Continuous improvement should begin immediately after stabilization. The first release should establish a controlled operating backbone. Later phases can extend automation, supplier collaboration, mobile capture, advanced analytics, and AI-assisted exception handling. Future trends in construction ERP will likely continue toward API-led ecosystems, stronger document intelligence, predictive cost risk analysis, and tighter integration between project execution data and financial forecasting. Organizations that build a disciplined architecture now will be better positioned to adopt those capabilities without another major redesign.
Executive Conclusion
Construction ERP rollout readiness for subcontractor and cost control integration depends on whether the business is prepared to standardize how commitments, claims, approvals, and costs are governed across projects and entities. Odoo can provide a strong platform for this outcome when implementation decisions are anchored in business process analysis, disciplined architecture, master data governance, and controlled change management.

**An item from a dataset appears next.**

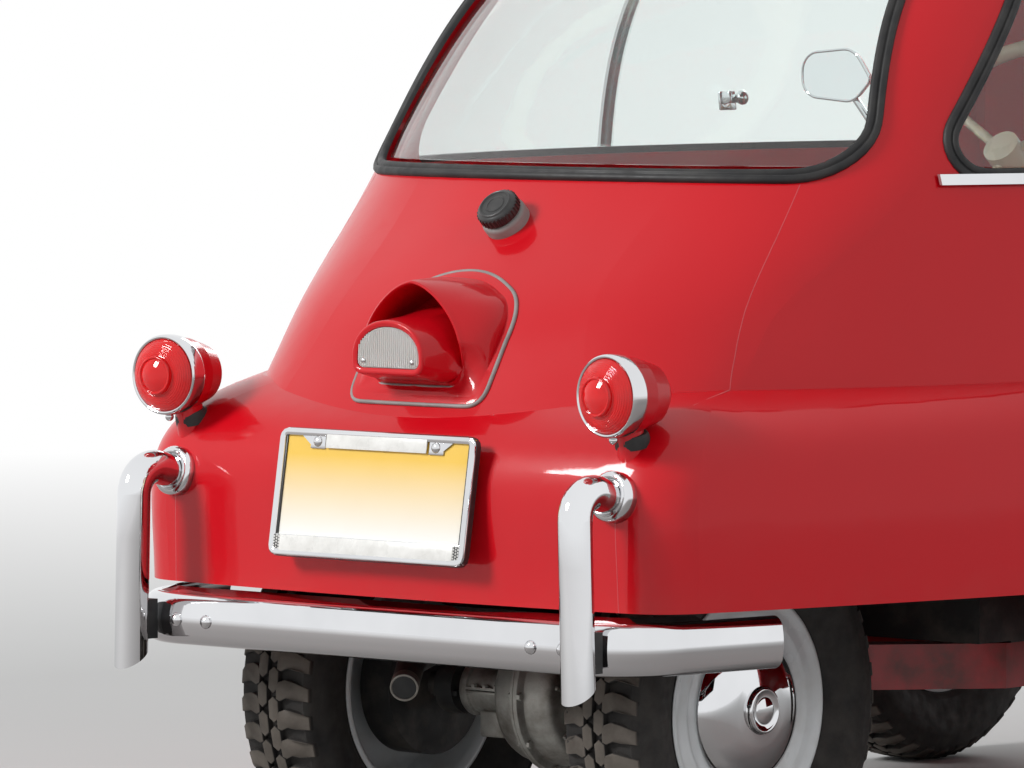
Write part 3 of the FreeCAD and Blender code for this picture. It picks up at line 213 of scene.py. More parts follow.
def makePaint():
    # Two reds in broad clouds, with road dust low on the body
    finish = Finish("redPaint", paintLook["values"])
    base = finish.mixed(finish.spread(finish.noise(1.6, 3), 0.3, 0.7, 0, 1), paintLook["red"], paintLook["deepRed"])
    low = finish.spread(finish.axis("Z"), paintLook["dustTop"], paintLook["dustFull"], 0, paintLook["dustShare"])
    dust = finish.joined(low, finish.spread(finish.noise(14, 8), 0.35, 0.75, 0, 1))
    finish.colour(finish.mixed(dust, base, paintLook["dust"]))
    finish.worn((9, 6), (0.3, 0.7, 0.30, 0.40), (420, 2, 0.00004))
    return finish.material


def makeChrome():
    # Painted reflection of the road: what faces down is painted darker
    finish = Finish("chrome", {"Metallic": 1})
    worn = finish.spread(finish.noise(5, 4), 0.35, 0.7, 0, 1)
    plated = finish.mixed(worn, chromeLook["bright"], chromeLook["worn"])
    paintedReflection = finish.spread(finish.axis("Z", facing=True), chromeLook["paintedReflectionFrom"], -chromeLook["paintedReflectionFrom"], 0, 1)
    finish.colour(finish.mixed(paintedReflection, plated, chromeLook["paintedRoadReflection"]))
    finish.worn((30, 7), (0.45, 0.75, 0.02, 0.07), (120, 2, 0.000008))
    return finish.material


def makeTyreRubber():
    finish = Finish("tyreRubber", {"Specular IOR Level": 0.3})
    dusty = finish.spread(finish.noise(26, 9, 0.65), 0.30, 0.75, 0, 1)
    wall, blocks = (finish.mixed(dusty, *tyreWallAndSunlitBlockTones[part]) for part in ("wall", "blocks"))
    raised = finish.add("ShaderNodeAttribute", attribute_name="raised")  # 1 on top of the tread blocks
    # The tread tops take the lighter tones, painted sunlight, so the grooves read as painted shade
    finish.colour(finish.mixed(raised.outputs["Fac"], wall, blocks))
    finish.worn((60, 6), (0.3, 0.7, 0.6, 0.85), (700, 4, 0.00015))
    return finish.material


def makePlatePaint():
    # White at the foot, yellow at the top
    finish = Finish("platePaint", {"Coat Weight": 0.3, "Coat Roughness": 0.1})
    rise = finish.spread(finish.axis("Z"), plateLook["low"], plateLook["high"], 0, 1)
    finish.colour(finish.mixed(rise, plateLook["white"], plateLook["yellow"]))
    finish.worn((26, 5), (0.3, 0.7, 0.28, 0.42), (1400, 2, 0.00005))
    return finish.material


finishes = {name: makePlain(name, *row) for name, row in plainFinishes.items()}
finishes.update({name: makeWoven(name, *row) for name, row in wovenFinishes.items()})
finishes.update(redPaint=makePaint(), chrome=makeChrome(), tyreRubber=makeTyreRubber(), platePaint=makePlatePaint())
# The slot of each finish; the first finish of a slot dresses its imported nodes
slotOf = {
    "redPaint": "red_paint", "seamPaint": "red_paint", "framePaint": "chassis_paint", "chrome": "chrome",
    "mirrorSilver": "chrome", "windowGlass": "glass", "blackRubber": "rubber", "blackPlastic": "rubber",
    "tyreRubber": "tyre", "wheelEnamel": "wheel_paint", "castAluminium": "cast_metal", "blackSteel": "black_steel",
    "redLens": "red_lens", "clearLens": "clear_lens", "ribGlass": "clear_lens", "amberLens": "amber_lens",
    "creamPlastic": "cream_plastic", "seatCloth": "seat_cloth", "weltCloth": "seat_cloth", "roofCloth": "roof_cloth",
    "stitchThread": "roof_cloth", "shelfFelt": "shelf_board", "platePaint": "plate_paint", "barWhite": "plate_paint",
    "greyCollar": "neck_metal",
}
dressing = {}
for finishName, slot in slotOf.items():
    dressing.setdefault(slot, finishes[finishName])
for subpart in frame["record"]["subparts"]:
    slotMaterials = nodes[subpart["node"]].data.materials
    slotMaterials.clear()
    isEngine = subpart["node"] == "engine_block"
    slotMaterials.append(finishes["blackSteel"] if isEngine else dressing[subpart["material_slot"]])
print("finishes on", len(nodes), "nodes")


# Making pieces
def newObject(name, mesh):
    # An object from a bmesh, which is used up
    data = bpy.data.meshes.new(name)
    mesh.to_mesh(data)
    mesh.free()
    made = bpy.data.objects.new(name, data)
    scene.collection.objects.link(made)
    return made


def finishPiece(name, mesh, finish, body, replaced=(), smoothAngle=40):
    # A piece that rides on a body, hides the nodes that it replaces and wears its finish
    piece = newObject(name, mesh)
    piece.data.materials.append(finishes[finish])
    piece.data.shade_smooth()
    piece.data.set_sharp_from_angle(angle=math.radians(smoothAngle))
    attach(piece, body)
    if replaced:
        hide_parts(*replaced)
    return piece


def facesOf(verts):
    return list({face for vert in verts for face in vert.link_faces})


def geometryOf(verts):
    return list({item for vert in verts for item in (vert, *vert.link_edges, *vert.link_faces)})


def addedTo(mesh, before):
    return [vert for vert in mesh.verts if vert not in before]


def placed(mesh, verts, matrix):
    # A mirroring matrix would leave the faces inside out
    bmesh.ops.transform(mesh, matrix=matrix, verts=verts)
    if matrix.determinant() < 0:
        bmesh.ops.reverse_faces(mesh, faces=facesOf(verts))
    return verts


def turned(mesh, profile, steps=96, closed=True, matrix=Matrix()):
    # Spin a profile of (radius, distance along the axis) points about +X, then place it
    before = set(mesh.verts)
    verts = [mesh.verts.new((reach, 0, radius)) for radius, reach in profile]
    line = verts + verts[:1] if closed else verts
    edges = [mesh.edges.new(pair) for pair in zip(line, line[1:])]
    bmesh.ops.spin(mesh, geom=verts + edges, cent=(0, 0, 0), axis=(1, 0, 0), angle=2 * math.pi, steps=steps,
                   use_merge=True)
    bmesh.ops.remove_doubles(mesh, verts=addedTo(mesh, before), dist=1e-6)
    made = addedTo(mesh, before)
    bmesh.ops.recalc_face_normals(mesh, faces=facesOf(made))
    return placed(mesh, made, matrix)


def repeatedRound(mesh, verts, count):
    # Copies of a detail, evenly round +X
    bmesh.ops.spin(mesh, geom=geometryOf(verts), cent=(0, 0, 0), axis=(1, 0, 0),
                   angle=2 * math.pi / count * (count - 1), steps=count - 1, use_duplicate=True)


def along(direction, place):
    # A matrix that takes +X to a direction and the origin to a place
    return Matrix.Translation(place) @ Vector(direction).to_track_quat("X", "Z").to_matrix().to_4x4()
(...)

The most successful programs avoid treating subcontractor administration as a side process and instead design it as a core part of project financial control.

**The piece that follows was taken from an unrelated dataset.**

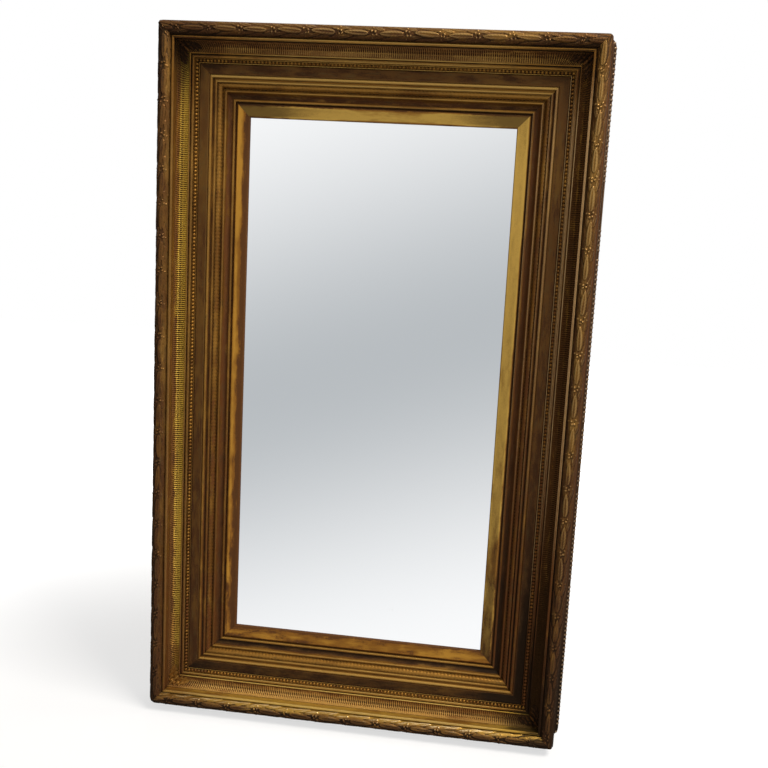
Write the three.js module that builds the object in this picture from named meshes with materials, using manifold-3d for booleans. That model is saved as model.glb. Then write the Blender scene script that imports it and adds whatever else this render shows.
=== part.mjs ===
// A tall pier mirror: a silvered plate in a deep, compound gilt frame.
//
// Axes: +X to the viewer's right, +Z up, and the mirror faces -Y. All sizes are in millimetres.
// The origin is under the middle of the frame, at the level of its lowest edge.
//
// Every moulding is described by its cross-section. In a section, "out" is the distance outwards
// from the sight edge, which is the visible edge of the plate, and "front" is the height towards
// the viewer above the plane of that edge. The same section serves all four sides, and its length
// is cut at 45 degrees at both ends.
import * as THREE from 'three';
import * as BufferGeometryUtils from 'three/addons/utils/BufferGeometryUtils.js';
import Module from 'manifold-3d';

const wasm = await Module();
wasm.setup();

// ---- Driving dimensions ----

// The silvered plate and the rebate that holds it.
const plateWidth = 610;
const plateHeight = 1214;
const plateThickness = 5;
const rebateOverlap = 6;

// Clearance between pieces that are glued, seated or nailed face to face.
const seat = 0.3;

// The gilt slip round the glass. Its tongue runs under the lip of the inner moulding.
const slipWidth = 28.6;
const slipLip = 4;
const slipArris = 3.5;
const slipCrown = 5;
const slipShoulder = 5;
const slipTongue = 11.5;

// Softened edge of each gilded fillet.
const ease = 1;

// The inner moulding, from the sight outwards: fillet, hollow, astragal, ovolo with its small
// ornament, step fillet and bead. A leg behind it stands beside the pine back frame.
const quirkWidth = 3.2;
const sightFilletWidth = 4.8;
const sightFilletHeight = 7.2;
const lipThickness = 6.7;
const hollowWidth = 12.8;
const hollowFloor = 5;
const astragalWidth = 5.2;
const astragalHeight = 15;
const ovoloQuirk = 2;
const ovoloFoot = 12.5;
const ovoloWidth = 9.5;
const ovoloHeight = 22;
const stepQuirk = 2.4;
const stepQuirkFloor = 20.5;
const stepFilletWidth = 4.6;
const stepFilletHeight = 26;
const beadQuirk = 3.2;
const beadQuirkFloor = 24;
const innerBeadWidth = 7.1;
const innerBeadHeight = 32.4;
const legWidth = 19;
const legDepth = 16;

// The frieze moulding: flat frieze, pearl course in its bed, and gilt fillet.
const friezeWidth = 22;
const friezeHeight = 31;
const pearlBedWidth = 10.8;
const pearlBedFloor = 33;
const pearlDiameter = 7;
const pearlCrest = 37.5;
const giltFilletWidth = 5;
const giltFilletHeight = 38;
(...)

Executive recommendations are clear: validate process ownership before design, align project structures with cost reporting, prefer configuration over customization, use APIs for critical integrations, rehearse migration and cutover rigorously, and govern adoption as seriously as technology. For ERP partners and enterprise leaders seeking a scalable delivery model, a partner-first approach supported by managed cloud operations can reduce execution risk while preserving implementation accountability. That is where providers such as SysGenPro can fit naturally, enabling partners with white-label ERP platform and managed cloud services while the implementation remains focused on business outcomes.